In one sense it’s a truism to note that things emerge. Once there was no universe and then, after the Big Bang, there was an exploding world of stars and galaxies. Once the earth was unpopulated and later it was teeming with primitive life forms. Once there were apes living in trees and then there were Mozart, Einstein and Gandhi. But the new empirical studies of emergence move far beyond truisms. A growing number of scientists and theorists of science are working to formulate fundamental laws that explain why cosmic evolution produces more and more complex things and behaviors, perhaps even by necessity. Especially significant for religionists, they are also arguing that the resulting sciences of emergence will break the stranglehold that reductionist explanations have had on science.

These scientists turn our attention to “the laws of becoming”: the inherent tendency toward an increase in complexity, self-organization, and the production of emergent wholes that are more than the sum of their parts. Perhaps, many suggest, it’s a basic rule or pattern of this universe that it gives rise to ever more complex states of affairs, ever new and different emergent realities. (See Stuart Kauffman’s Investigations and Harold Morowitz’s The Emergence of Everything.) Assume that these theorists are right and that it is an inherent feature of our universe to produce new types of entities and new levels of complexity. What might this fact tell us about the existence and the nature of God?

Traditional theology looked backward: it postulated God as the cause of all things. Emergentist theology looks forward: it postulates God as the goal toward which all things are heading. Moreover, if God stood at the beginning and designed a universe intended to produce Jesus, then God would have to use deterministic laws to reliably bring about the desired outcomes. Where the deterministic processes, on their own, are insufficient to produce a theologically acceptable world, God would have to intervene into the natural order, setting aside the original laws in order to bring about a different, nonlawlike outcome. Divine action then becomes the working of miracles, the breaking of laws; and God becomes, paradigmatically, the being whose nature and actions are opposed to nature.
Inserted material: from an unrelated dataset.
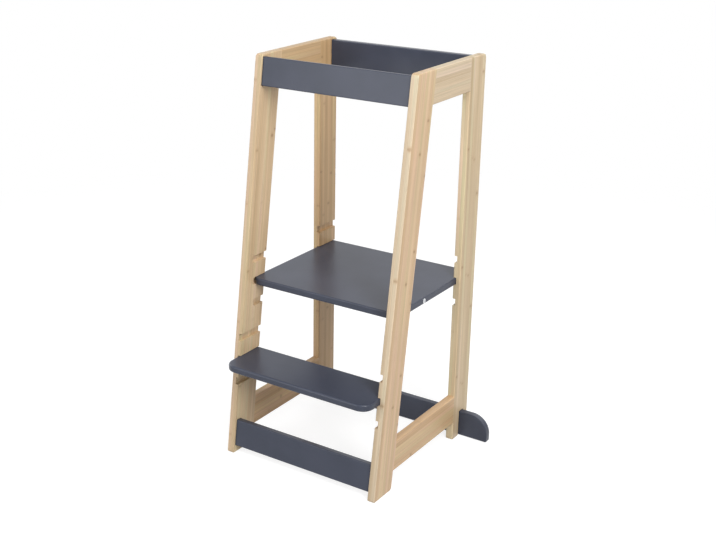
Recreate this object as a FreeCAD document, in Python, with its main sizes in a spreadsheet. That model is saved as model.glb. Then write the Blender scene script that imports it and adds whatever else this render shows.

This opposition of God and nature has been disastrous.

Emergence, in contrast, suggests a very different model of the God-world relationship. In this model God sets in motion a process of ongoing creativity. The laws are not deterministic laws but “stochastic” or probabilistic: although regularities still exist, the exact outcomes are not determined in advance. More and more complex states of affairs arise in the course of natural history through an open-ended process. With the increase in complexity new entities emerge—the classical world out of the quantum world, molecules and chemical processes out of atomic structures, simple living organisms out of complex molecular structures. Then come complex multicellular organisms, societies of animals with new emergent properties at the ecosystem level, and, finally, conscious beings who create culture, use symbolic language—and experience the first intimations of transcendence.

Conceived according to the model of emergence, God is no longer the cosmic lawgiver. The result is a far cry from Calvin’s God, who must predestine all outcomes “before the foundation of the world.” Instead, God guides the process of creativity. God and creatures together compose the melodies of the unfolding world, as it were, without preordaining the outcome. Emergentists note that this God must rejoice in the unfolding richness and variety, apparently willing to affirm the openness of the process and the uncertainty of particular outcomes. On this model, God’s finite partners are the sum total of agents in the world, and all join in the process of creation. In Philip Hefner’s beautiful phrase, we become “created co-creators” with God.

Finally, in the emergence model God does not sit impassively above the process, untouched and unchanged by the vicissitudes of cosmic history. Instead, there must be emergence within God as well. God is affected by the pain of creatures, is genuinely responsive to their calls, acquires experiences as a result of these interactions that were not present beforehand—all ideas familiar to readers of process theology (or Jürgen Moltmann’s The Crucified God). Ultimately, is not such a picture of God closer to the biblical witness than the distant God-above-time of classical philosophical theism?

Emergence-based reflection on the nature of God challenges the separation between God and world. Panentheism, a major school of late-20th-century theology, argues that the world is more correctly understood as located within the divine being than as separate from it. (See In Whom We Live and Move and Have Our Being, edited by Arthur Peacocke and Philip Clayton.) Panentheists, who reflect on the scientific evidence and explore the intimate interdependence of God and world, conceive the world as “within” God and God as “in, with and under” all existing things (to adapt Martin Luther’s language for the sacraments).

Does all this mean that the transcendence of God will be lost and the divine will be completely “immanentized”? Such was the claim of Samuel Alexander in Space, Time and Deity: as the world gradually develops more and more complex structures, it becomes more Godlike. In such a view, “divinity” is a property that the world develops in the course of emergent evolution. There is no longer a transcendent God, only an emerging, fully immanent one.

Some may wish to go this far, but emergence in the natural world does not require it. As a theological model, panentheism is responsive to the emergentist turn yet able to preserve a basic (and highly desirable) feature of traditional theology: the transcendence of God. For panentheists, the world is in God, but God is also more than the world. Fundamental differences in the natures of the two remain: God is necessary, the world contingent; God is eternal, the world limited in duration; God is infinite, the world finite; God is by nature morally perfect, the world—well, that one is obvious.

Then there are the social and political implications of emergentist panentheism—the dimension that for many is the strongest attraction for the position. The first implication is that a doctrine of God inspired by emerging scientific models is speculative rather than dogmatic, not fixed in stone but open to new information and revisions. It is a dialogue partner in the political process, not a final authority or arbiter of all truth. Moreover, a God who is intimately involved in the world, responsive to its joys and its suffering, can never be apathetic to the injustices in the world. If each of us is in some sense “within” the divine, then our striving for justice is itself part of the unfolding purposes of God.

There is no moral triumphalism here, however. The mystery of evil is pervasive: how can God allow evil actions when these now take place not “at the far ends of the earth” but within the divine being itself? No less decidedly, however, emergentist panentheism also testifies to the mystery of grace. Somehow the divine love is such that it even tolerates imperfection within itself—presumably because, due to some metaphysical necessity beyond our ken, it is not possible to create finite, limited agents without their engaging in actions that are imperfect, short-sighted, self-serving. For panentheists, the fact that evil exists in societal structures and in our very souls is not an invitation to quietism, but rather a clarion call to action. Since we live “in, with and under” the divine presence, it behooves us to do everything within our power to make the world around us reflect more clearly the divine source and presence to which it owes its very existence.